You know, when talking about the Semantic Web, I always have difficulty describing how relational, folksemantic data will change things for the average person. Maybe I’ll force-feed this video to everyone who doesn’t get it because of my inept attempts to explain it. Rah rah microsoft… maybe you aren’t the devil.
So we’ve got a Makeapath released. You can sequence web pages. I did one for travel 2.0, one on how to become a web 2.0 rock star, and one on the American Civil War. Go get an account and make some paths (those links may break if I get Justin to fix the URLs in Makeapath, so let me know if they don’t work).

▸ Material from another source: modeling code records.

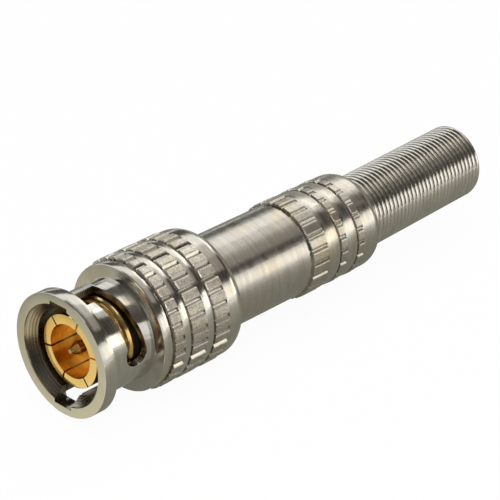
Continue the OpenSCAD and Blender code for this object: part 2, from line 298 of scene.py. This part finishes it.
def knurled_rows(rows, groove, front_r, groove_r, band_r, teeth):
    """Outline points of the rows, each a narrow groove, then teeth, then a plain band.

    A point on the teeth gives its height over their flats in place of its radius.
    """
    points = []
    for i, (start, end) in enumerate(rows):
        points += [(start - groove, front_r if i == 0 else band_r, 0.05, None),
                   (start - groove, groove_r, 0, None),
                   (start, groove_r, 0, None),
                   (start, -TOOTH_DROP, 0, teeth),
                   (start + TOOTH_BEVEL, 0, 0, teeth),
                   (end - TOOTH_SLOPE, 0, 0, teeth),
                   (end, band_r, 0, None)]
    return points


def rounded_corner(z, r, rounding, steps=10):
    """Outline points of a round from the outside (z - rounding, r) to the end (z, r - rounding)."""
    turns = [math.radians(90 * i / steps) for i in range(steps + 1)]
    return [(z - rounding + rounding * math.sin(t), r - rounding + rounding * math.cos(t), 0, None)
            for t in turns]


def finish_mesh(obj, sharp=30):
    """Brings the piece to its place and shades it smooth, with edges over the sharp angle kept."""
    obj.data.transform(TO_WORLD)
    obj.data.polygons.foreach_set("use_smooth", [True] * len(obj.data.polygons))
    obj.data.set_sharp_from_angle(angle=math.radians(sharp))
    weighted = obj.modifiers.new("weighted", "WEIGHTED_NORMAL")
    weighted.keep_sharp = True
    obj.data.update()


def cut(obj, cutter):
    """Takes the cutter out of the object for good."""
    boolean = obj.modifiers.new("cut", "BOOLEAN")
    boolean.operation = "DIFFERENCE"
    boolean.solver = "EXACT"
    boolean.object = cutter
    bpy.context.view_layer.update()
    done = bpy.data.meshes.new_from_object(
        obj.evaluated_get(bpy.context.evaluated_depsgraph_get()))
    obj.modifiers.clear()
    obj.data = done
    bpy.data.objects.remove(cutter)


def seat_half(a):
    """Half of the seat's width along the axis at angle a, or None beside it."""
    s = math.radians(a - SLOT_TURN) * BARREL_R
    return math.sqrt(SEAT_R ** 2 - s ** 2) if abs(s) < SEAT_R else None


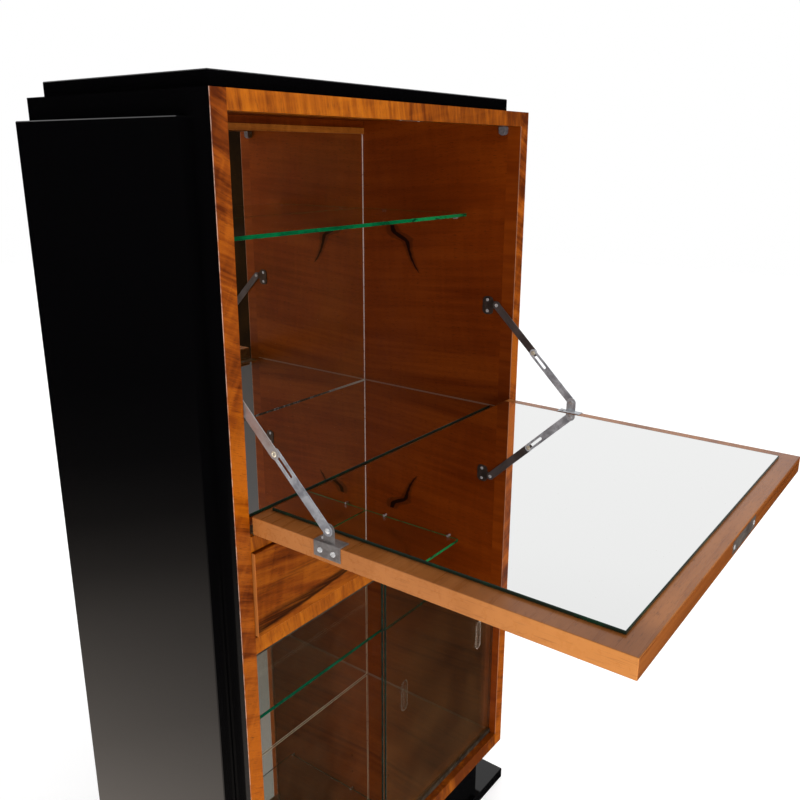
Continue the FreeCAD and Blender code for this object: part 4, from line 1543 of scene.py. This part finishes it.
@dataclass
class Studio:
    """Floor, light and camera."""

    eye: tuple[float, float, float] = (-0.9653, -0.8838, 1.3124)
    yaw: float = 53.33
    pitch: float = 16.70
    roll: float = 0.19
    lens: float = 37.035
    sensor: float = 36.0
    floor_half: float = 9.0
    dome: float = 1.1
    dome_shade: Colour = (0.62, 0.62, 0.62)
    bands: Sequence[SkyBand] = (DARK_ROOM, GROUND_GLOW, WHITE_WALL, BACK_WALL)
    lights: Sequence[SoftBox] = (SoftBox("key_light", (1.5, -2.7, 2.5), (0, -0.2, 0.9), 2.4, 48.0),
                                 SoftBox("low_light", (-2.1, -1.9, 0.45), (0.0, -0.2, 0.7), 1.4, 45.0))

    def build(self) -> None:
        """Set the stage."""
        bpy.context.scene.view_settings.view_transform = "Standard"
        self._floor()
        self._world()
        self._camera()
        for light in self.lights:
            light.hang()

    def _floor(self) -> None:
        """Pale floor under the cabinet."""
        shape = bmesh.new()
        bmesh.ops.create_grid(shape, x_segments=1, y_segments=1, size=self.floor_half)
        mesh = bpy.data.meshes.new("floor")
        shape.to_mesh(mesh)
        shape.free()
        material = bpy.data.materials.new("pale_floor")
        sheet = NodeSheet(material)
        grey = sheet.noise(3.0).ramp(0.2, 0.8) * 0.02 + 0.88
        sheet.close(sheet.shader({"Base Color": sheet.blend(grey, NOTHING, WHITE), "Roughness": 0.7,
                                  "Emission Color": WHITE, "Emission Strength": 0.3}))
        mesh.materials.append(material)
        floor = bpy.data.objects.new("floor", mesh)
        floor.visible_glossy = False
        floor.visible_transmission = False
        bpy.context.scene.collection.objects.link(floor)

    def _world(self) -> None:
        """White background, a soft dome for the light, and a banded room for the gloss."""
        world = bpy.data.worlds.new("studio")
        sheet = NodeSheet(world)
        x, y, rise = sheet.split(sheet.node("ShaderNodeTexCoord", output="Generated"))
        gloss = self.bands[0].light(sheet, x, y, rise)
        for band in self.bands[1:]:
            gloss = sheet.blend(1.0, gloss, band.light(sheet, x, y, rise), "ADD")
        shade = sheet.blend(x.ramp(-1.0, 1.0), self.dome_shade, WHITE)
        room = sheet.node("ShaderNodeBackground", values={0: gloss, 1: 1.0})
        soft = sheet.node("ShaderNodeBackground", values={0: shade, 1: self.dome})
        plain = sheet.node("ShaderNodeBackground", values={0: (*WHITE, 1.0), 1: 1.0})
        outputs = sheet.node("ShaderNodeLightPath").socket.node.outputs
        scattered = Wire(sheet, outputs["Diffuse Depth"]) > 0.5
        lit = sheet.cover(scattered, room, soft)
        sheet.close(sheet.cover(Wire(sheet, outputs["Is Camera Ray"]), lit, plain), "ShaderNodeOutputWorld")
        world.cycles.sampling_method = "NONE"
        bpy.context.scene.world = world

    def _camera(self) -> None:
        """The photograph's view."""
        data = bpy.data.cameras.new("camera")
        data.lens = self.lens
        data.sensor_width = self.sensor
        camera = bpy.data.objects.new("camera", data)
        yaw, pitch, roll = (math.radians(angle) for angle in (self.yaw, self.pitch, self.roll))
        ahead = Vector((math.sin(yaw) * math.cos(pitch), math.cos(yaw) * math.cos(pitch), -math.sin(pitch)))
        turn = ahead.to_track_quat("-Z", "Y").to_matrix()
        camera.rotation_euler = (turn @ Matrix.Rotation(roll, 3, "Z")).to_euler()
        camera.location = self.eye
        bpy.context.scene.collection.objects.link(camera)
        bpy.context.scene.camera = camera


def main() -> None:
    """Build every sub-assembly in order."""
    logging.basicConfig(level=logging.INFO, format="%(message)s")
    for part in (Case(), Glazing(), Fittings(), Drawer(), Flap(), Stay(LEFT), Stay(RIGHT), Studio()):
        part.build()
        log.info("%s done", type(part).__name__)


if __name__ == "__main__":
    main()
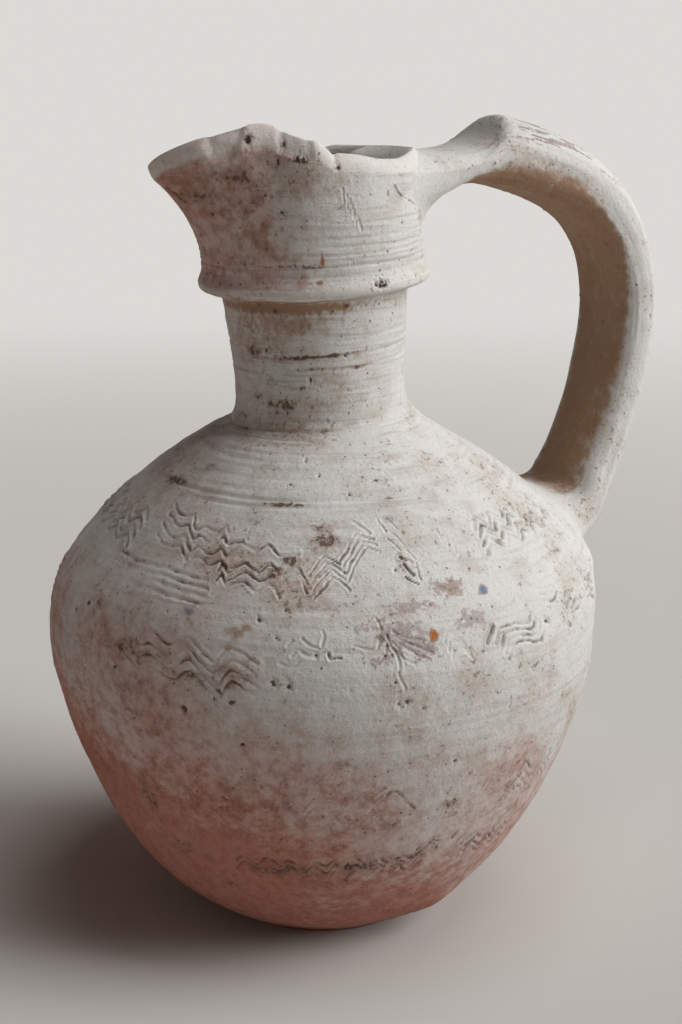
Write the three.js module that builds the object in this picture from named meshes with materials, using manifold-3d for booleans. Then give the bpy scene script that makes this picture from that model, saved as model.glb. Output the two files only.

The relationships between web pages are stored in our relationship/folksemantic web tool called scrumdidilyumpito.us. If you really want to see what these tools will do, install greasemonkey into Firefox, and then didilysquat (on the didily homepage) you can see all the relationships to any given web page. Then look at the Civil War path on makeapath and you’ll see other relationships I built into that path.
Riina is here at USU talking about her research at the European SchoolNet. EUN has a federated repository of K-12 learning resources. She’s looking at social information retrieval systems (recommender systems based on folksonomies). They will be adding user-generated metadata generated by actual teachers using the repository to see if social bookmarking, annotations, and ratings can help with discovery and reuse of learning resources.
Says Riina: Social bookmarking is a better indication of preference than rating because it’s useful for me right now. Ratings are usually done later. Social bookmarking allows us to interlink users, ratings don’t.
On the amount of attention metadata they collect from EUN: “We log the *&#! out of everything”
Dealing with a variety of languages is a challenge. They have 23 official languages to deal with. Teachers tag in a variety of languages. This led them to grapple with how much guidance you give users as they start tagging.
“Not all social tagging is folksonomy”
Perhaps there are some information seeking techniques that fit certain tasks.